Saturday, September 10, 2011

Smoke and mirrors and plain nonsense


Simon McGrath has published an article on Liberal Democrat Voice defending the Liberal Democrats' Federal Conference Committee's handling of accreditation. It contains many false assumptions and muddles and some language that is downright misleading. I have commented at length on LDV but I summarise here.

1. Simon says that the party not the police take the decision to exclude representatives, but he also says that if the party ignores the police advice then we would have no insurance and hence no conference, so it's not advice, is it ? It's a police veto.

2. "When Simon says that the party decides to exclude representatives, he means the mystical group of three - the Chairman of FCC,the President and the Chief Executive. This is an unelected committee unknown to our party constitution which gives no-one such a power.

3. Simon maintains that the real choice was between accepting police advice on accreditation or having no conference, although he goes on to say (in the same paragraph)that we might not need this procedure at a different venue. Find that venue, I say. This is not a true dilemna.

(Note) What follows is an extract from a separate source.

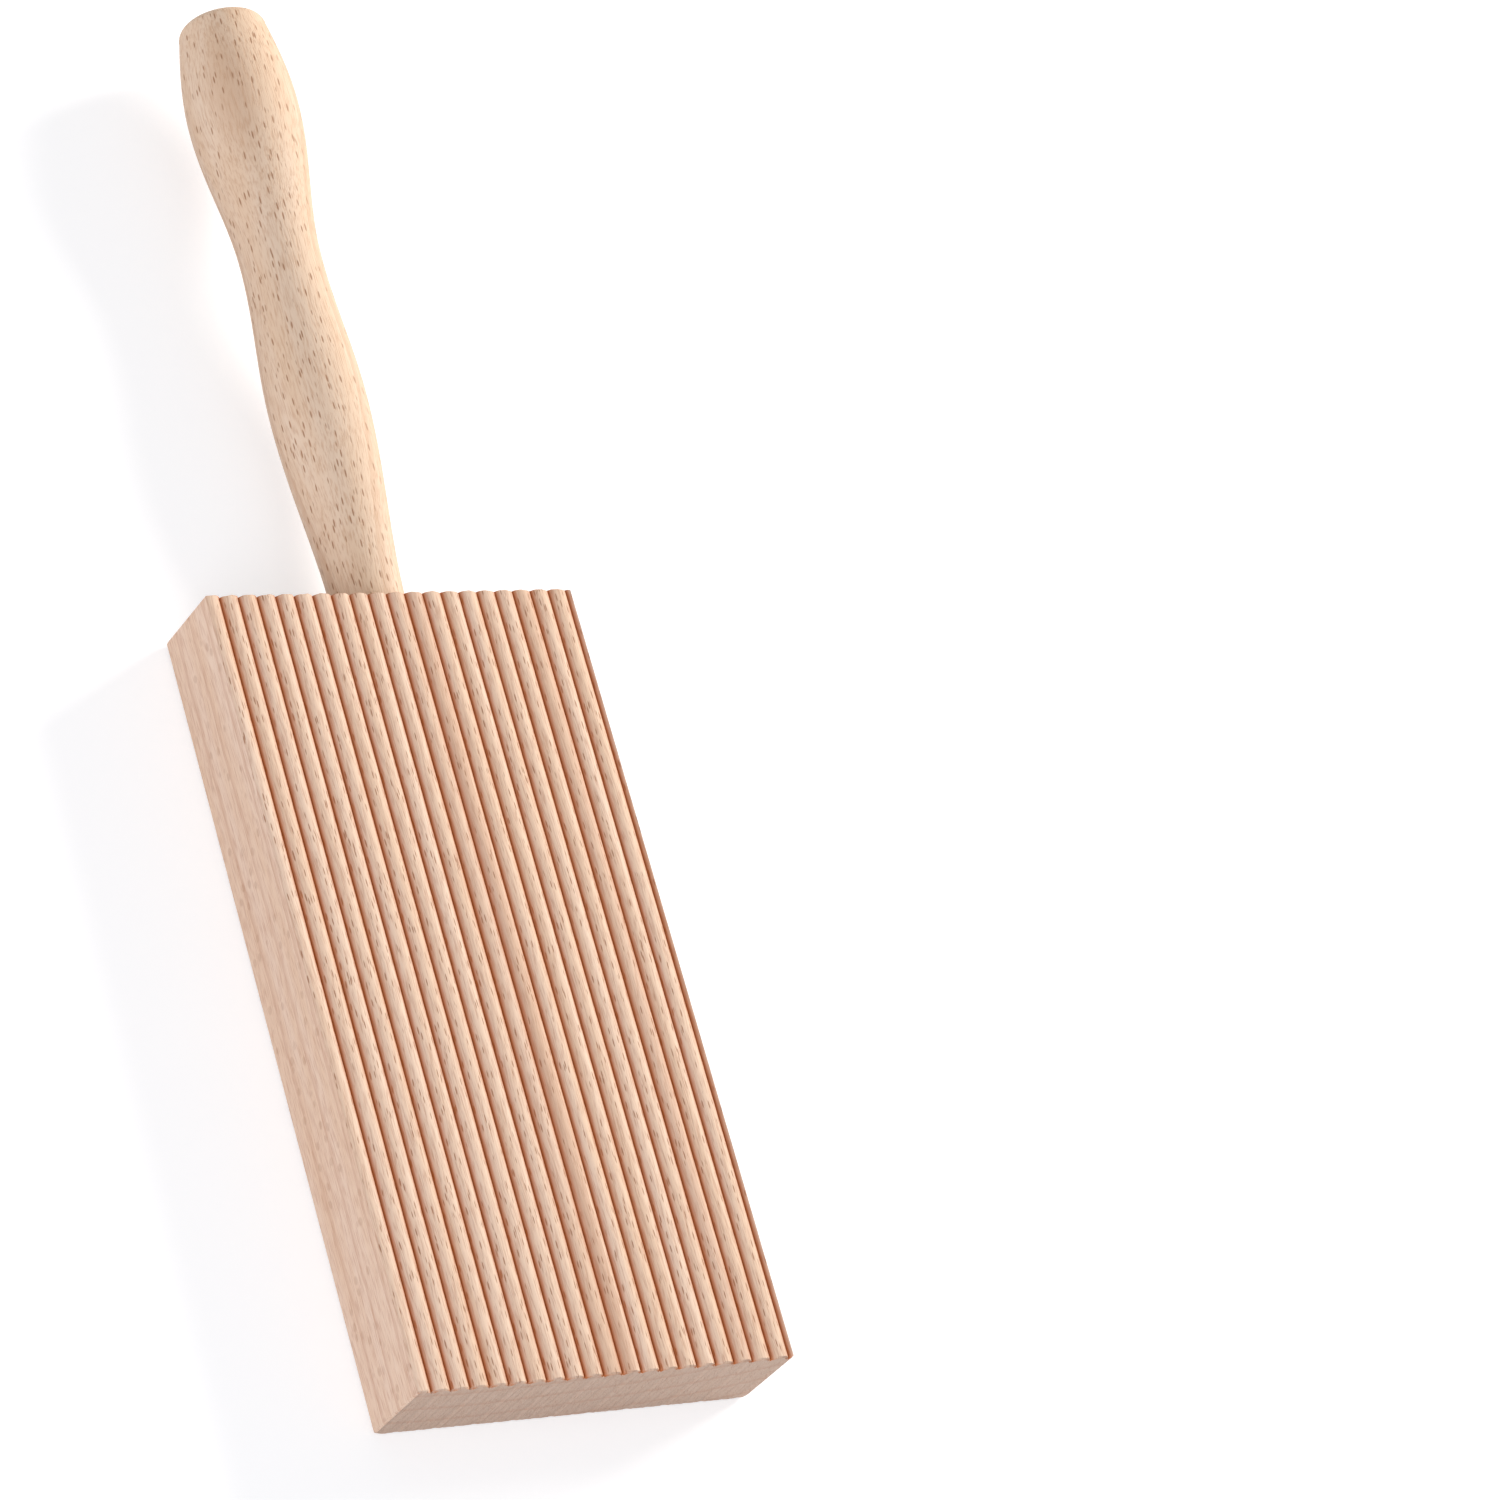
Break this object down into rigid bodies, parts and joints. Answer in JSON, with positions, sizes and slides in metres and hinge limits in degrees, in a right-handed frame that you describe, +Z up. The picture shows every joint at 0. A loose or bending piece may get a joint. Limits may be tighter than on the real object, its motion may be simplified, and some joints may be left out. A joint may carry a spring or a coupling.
{
  "type": "gnocchi board",
  "caption": "Flat wooden board with lengthways half-round ridges for rolling pasta, and a turned wooden handle glued into one end",
  "frame": {"origin": "centre of the board's flat back face, on the surface that it lies on", "axes": "+X across the ridges, +Y along the board towards the handle, +Z up out of the ridges"},
  "size_m": [0.064, 0.2367, 0.0208],
  "materials": {
    "board_beech": "bare planed and moulded beech",
    "handle_beech": "bare turned and sanded beech",
    "wood_glue": "cured wood glue"
  },
  "bodies": {
    "root": {"ridged_board": "board_beech", "turned_handle": "handle_beech", "glue_line": "wood_glue"}
  },
  "joints": []
}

4.Simon is remarkably better informed than the rest of us about the fact that there has " ...only been one person flagged up by the police and the group of 3 has decided that he should not be admitted. This is someone who joined the Party in July 2011 and about whom the police have raised ‘serious concerns’ – very specific details of which were given to Wiseman etc". As he's not on any of the relevant committees, how does he know this ? Who's been briefing him ? More to the point, how is it that the rest of us don't know this ? An unelected group of 3 purport to exclude someone from the conference without any constitutional power to do so and in an unaccountable way. None of us know who the person is nor what the grounds were. We don't know if the person concerned was told of the "serious concerns" and had the chance to challenge them. This in a party that has fought against arbitrary power and against control orders in particular. Nor has the procedure for challenging a police "recommendation" be publicised. Nor, it appears, is there any appeal against the self-appointed group of 3. We would not tolerate such proceedings in government. Why the hell should we accept them in our own party ?

5. Simon objects to my motion because of "the idea that the police should be pressured to change their advice on security on political grounds." This is very misleading language. I am not suggesting that politicians should interfere with the police (we can leave that to the daft Tory idea of elected Police Commissioners which many Lib Dem MPs have just been whipped to vote for). I am suggesting on the contrary that the police should not interfere with the democratic process of a political party choosing its own representatives.